Friday, April 26, 2013

That Madwoman on The School Corner


I don't want to bring you down, but some kids aren't teachable. They can't learn the things we want them to learn. No amount of testing or Common Coring or free and reduced lunching is going to help. They can't learn. They aren't going to be successful. They are going to fail and be a drag on society. I know this because many of them pass through my classroom, a last stop on their way out of the school system.

Yesterday, outside my daughters' school, a parent was ranting and raving about the teachers at our kids' school. Turns out that, after the testing has ended for the day, some of the teachers are showing the kids movies. "As if there isn't more to be learned!" says the raving lunatic parent who is also swearing herself silly while my sixth-grade daughter listens. (On the ride home she asks, why was that woman yelling and I patiently explain that she is a lunatic who hasn't thought of anyone but herself in thirty years. It may come out more as, "she was a little worked up about something," but I think my daughter reads between the lines.)

Some kids, as the movies are playing, are misbehaving. This is what the lunatic mother is going on about. She wants the teachers to "clamp down" on this kind of behavior and get back to teaching. "These teachers!" she exclaims, her breath huffing, her hands upraised, and her eyebrows arched.
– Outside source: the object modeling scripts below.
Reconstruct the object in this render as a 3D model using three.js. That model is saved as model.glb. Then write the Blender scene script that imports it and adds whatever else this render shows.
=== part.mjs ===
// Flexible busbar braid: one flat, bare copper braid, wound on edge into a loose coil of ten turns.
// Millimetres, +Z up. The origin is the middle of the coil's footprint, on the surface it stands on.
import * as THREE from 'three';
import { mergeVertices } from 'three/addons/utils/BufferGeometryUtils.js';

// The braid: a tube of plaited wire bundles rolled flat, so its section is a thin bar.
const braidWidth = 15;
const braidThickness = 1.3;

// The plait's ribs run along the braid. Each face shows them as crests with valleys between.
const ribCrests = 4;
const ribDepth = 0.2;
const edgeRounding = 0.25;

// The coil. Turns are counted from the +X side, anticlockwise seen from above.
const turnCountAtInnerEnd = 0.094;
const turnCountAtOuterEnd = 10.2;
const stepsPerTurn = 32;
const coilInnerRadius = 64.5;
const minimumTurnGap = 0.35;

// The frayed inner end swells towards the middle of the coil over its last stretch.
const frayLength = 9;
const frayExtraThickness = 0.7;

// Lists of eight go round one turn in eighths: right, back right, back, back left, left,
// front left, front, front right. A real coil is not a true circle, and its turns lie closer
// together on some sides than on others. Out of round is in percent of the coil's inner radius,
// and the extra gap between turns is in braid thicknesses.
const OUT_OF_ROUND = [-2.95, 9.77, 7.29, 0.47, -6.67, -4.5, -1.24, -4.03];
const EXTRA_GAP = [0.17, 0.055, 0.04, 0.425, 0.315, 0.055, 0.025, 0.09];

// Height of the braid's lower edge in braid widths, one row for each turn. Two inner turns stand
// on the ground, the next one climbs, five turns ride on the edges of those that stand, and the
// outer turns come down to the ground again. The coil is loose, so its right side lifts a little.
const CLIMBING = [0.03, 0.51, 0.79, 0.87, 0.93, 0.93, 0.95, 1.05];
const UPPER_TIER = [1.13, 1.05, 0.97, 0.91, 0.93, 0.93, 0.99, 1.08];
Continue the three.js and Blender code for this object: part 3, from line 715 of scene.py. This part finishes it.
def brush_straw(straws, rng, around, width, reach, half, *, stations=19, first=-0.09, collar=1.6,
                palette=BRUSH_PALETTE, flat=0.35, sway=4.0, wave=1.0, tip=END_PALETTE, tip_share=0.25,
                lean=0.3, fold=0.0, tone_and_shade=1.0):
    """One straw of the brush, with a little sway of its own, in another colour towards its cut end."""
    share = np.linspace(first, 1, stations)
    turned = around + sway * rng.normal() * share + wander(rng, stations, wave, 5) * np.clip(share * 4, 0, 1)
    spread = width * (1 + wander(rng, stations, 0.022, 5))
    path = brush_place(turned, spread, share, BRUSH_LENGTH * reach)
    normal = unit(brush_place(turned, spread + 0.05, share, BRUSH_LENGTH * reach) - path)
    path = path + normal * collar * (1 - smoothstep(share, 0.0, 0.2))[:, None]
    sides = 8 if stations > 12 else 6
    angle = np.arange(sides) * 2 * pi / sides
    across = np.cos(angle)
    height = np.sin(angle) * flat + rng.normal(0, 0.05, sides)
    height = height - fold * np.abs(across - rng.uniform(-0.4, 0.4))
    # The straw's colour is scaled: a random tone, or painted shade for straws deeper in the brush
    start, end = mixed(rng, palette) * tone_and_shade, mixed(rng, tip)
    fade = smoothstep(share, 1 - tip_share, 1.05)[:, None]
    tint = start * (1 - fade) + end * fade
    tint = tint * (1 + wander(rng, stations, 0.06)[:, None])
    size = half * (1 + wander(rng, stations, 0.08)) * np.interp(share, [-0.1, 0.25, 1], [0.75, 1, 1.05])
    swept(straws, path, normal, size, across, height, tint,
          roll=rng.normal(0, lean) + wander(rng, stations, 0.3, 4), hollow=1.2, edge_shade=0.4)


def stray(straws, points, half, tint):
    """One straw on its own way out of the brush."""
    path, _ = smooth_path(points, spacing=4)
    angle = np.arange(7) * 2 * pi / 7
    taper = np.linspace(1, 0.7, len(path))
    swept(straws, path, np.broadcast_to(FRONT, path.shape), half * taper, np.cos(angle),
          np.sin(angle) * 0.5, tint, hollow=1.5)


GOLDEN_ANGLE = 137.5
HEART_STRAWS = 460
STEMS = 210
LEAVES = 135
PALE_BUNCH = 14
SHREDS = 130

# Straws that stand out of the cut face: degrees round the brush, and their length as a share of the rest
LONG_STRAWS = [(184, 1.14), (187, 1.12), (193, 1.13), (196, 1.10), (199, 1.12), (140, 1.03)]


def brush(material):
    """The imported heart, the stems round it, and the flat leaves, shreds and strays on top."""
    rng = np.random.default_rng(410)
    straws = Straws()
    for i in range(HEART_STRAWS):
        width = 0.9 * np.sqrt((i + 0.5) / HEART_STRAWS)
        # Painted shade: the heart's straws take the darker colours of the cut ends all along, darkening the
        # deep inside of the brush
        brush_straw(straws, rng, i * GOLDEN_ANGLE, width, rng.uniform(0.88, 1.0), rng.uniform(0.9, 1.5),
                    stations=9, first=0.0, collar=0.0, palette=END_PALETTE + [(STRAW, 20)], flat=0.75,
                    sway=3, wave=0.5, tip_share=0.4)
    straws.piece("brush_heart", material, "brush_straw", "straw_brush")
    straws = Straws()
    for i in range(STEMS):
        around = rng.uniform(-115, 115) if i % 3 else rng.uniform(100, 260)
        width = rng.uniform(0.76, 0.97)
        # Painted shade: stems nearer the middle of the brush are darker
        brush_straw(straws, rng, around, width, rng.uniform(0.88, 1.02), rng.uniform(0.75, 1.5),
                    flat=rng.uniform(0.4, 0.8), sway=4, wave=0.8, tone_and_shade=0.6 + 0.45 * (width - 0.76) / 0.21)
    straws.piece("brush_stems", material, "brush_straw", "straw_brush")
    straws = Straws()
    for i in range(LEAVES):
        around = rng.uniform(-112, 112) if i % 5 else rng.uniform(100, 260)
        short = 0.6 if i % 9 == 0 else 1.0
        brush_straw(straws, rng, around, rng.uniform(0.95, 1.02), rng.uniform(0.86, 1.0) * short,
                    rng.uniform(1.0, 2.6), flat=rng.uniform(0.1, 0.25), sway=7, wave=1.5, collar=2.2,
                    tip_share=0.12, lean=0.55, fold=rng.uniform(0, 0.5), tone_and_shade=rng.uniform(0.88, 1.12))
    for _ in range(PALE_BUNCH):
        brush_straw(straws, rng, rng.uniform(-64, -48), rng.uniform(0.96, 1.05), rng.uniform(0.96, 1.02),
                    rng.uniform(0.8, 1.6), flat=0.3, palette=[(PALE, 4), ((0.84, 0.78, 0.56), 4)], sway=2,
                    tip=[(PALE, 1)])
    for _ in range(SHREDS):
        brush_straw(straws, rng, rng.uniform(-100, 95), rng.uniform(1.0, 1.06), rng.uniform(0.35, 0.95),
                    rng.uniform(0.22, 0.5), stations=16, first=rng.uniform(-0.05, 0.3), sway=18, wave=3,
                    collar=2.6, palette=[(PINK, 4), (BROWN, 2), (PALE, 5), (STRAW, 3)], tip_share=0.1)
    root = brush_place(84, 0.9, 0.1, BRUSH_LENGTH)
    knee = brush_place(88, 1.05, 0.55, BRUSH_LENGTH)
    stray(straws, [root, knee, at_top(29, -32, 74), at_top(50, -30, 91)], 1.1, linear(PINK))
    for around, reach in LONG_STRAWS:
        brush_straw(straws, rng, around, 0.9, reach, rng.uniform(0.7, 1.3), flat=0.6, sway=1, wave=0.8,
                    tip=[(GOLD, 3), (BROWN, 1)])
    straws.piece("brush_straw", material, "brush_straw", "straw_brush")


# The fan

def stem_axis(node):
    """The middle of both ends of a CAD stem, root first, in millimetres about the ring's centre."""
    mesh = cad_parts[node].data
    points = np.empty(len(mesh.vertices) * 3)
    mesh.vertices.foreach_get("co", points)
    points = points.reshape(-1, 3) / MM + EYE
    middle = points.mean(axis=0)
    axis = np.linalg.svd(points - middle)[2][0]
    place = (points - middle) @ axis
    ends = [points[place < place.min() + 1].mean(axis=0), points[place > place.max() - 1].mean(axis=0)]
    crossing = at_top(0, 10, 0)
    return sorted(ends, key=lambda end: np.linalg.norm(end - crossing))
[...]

Yeah. Those teachers. It's as if they are burned out at the end of this second week of testing. It's as if they are demoralized. It's as if they have forgotten that their only concern in this world is to watch the lunatic mother's kids. I mean, really.

But here's the thing: in each of my daughters' grades there are three classes. The kids in those grades could very easily be grouped as high, medium, and low achieving. That's exactly what has been done in my sixth-grader's classes. She is in the high-achieving group because she is smart, well-behaved, and good at school. We could rename the groups as smart, passable, and stupid or maybe as likely, hopeful, and hopeless. Whatever we call them, there are often these three types of kids in a school.

The teachers are worn out by the kids at the low end of the scale. It's not that those kids are worthless. It's instead that they take up most of the teachers' energies. This is where the discipline comes in. This is also where the bad grades are. And it's these kids who will, more than any other group, put the teachers' jobs in danger.

All because they can't learn.

There are reasons. They don't have parents supporting their education. So they don't do homework. So they don't understand what's going on. Raising the "standards" just puts them further behind. They also come from poverty and poverty is a town almost no one ever leaves. People born into poverty stay in poverty. And poverty has a way of making people angry. It has a way of making people distrust authority. A kid who lives in shit, acts like shit. This is a truth of schooling that isn't said often, but it's true.

So, the lunatic mother on the corner swearing at the world about "those teachers" really ought to get her ass back in her luxury sport utility and drive her kid to the private school she can afford. That or she should go in to volunteer her time at the school working with the kids who stay after because they don't have any place good to go. Instead of complaining to the principal about a movie, she should get involved with raising money for the school to refurbish the bathrooms and make the school a building kids can be proud of.

And she should stop swearing around my kid.

There are a thousand things wrong with my daughters' school. The teachers aren't perfect and neither is the administration. Even the good kids do stupid things time to time because they happen to be kids. And the parents sometimes stand on the corner ranting and raving because they don't know what else to do.

The core of the problem though is that there are kids who can't learn and don't have any idea why they are there at school. Because they are so bad at school, they do anything but school stuff. They cause trouble and make it tough for everyone. So far there doesn't seem to be any solution being offered to work on this problem. I haven't thought of one yet either, but I'm still working on it. It's something to think about as I write on.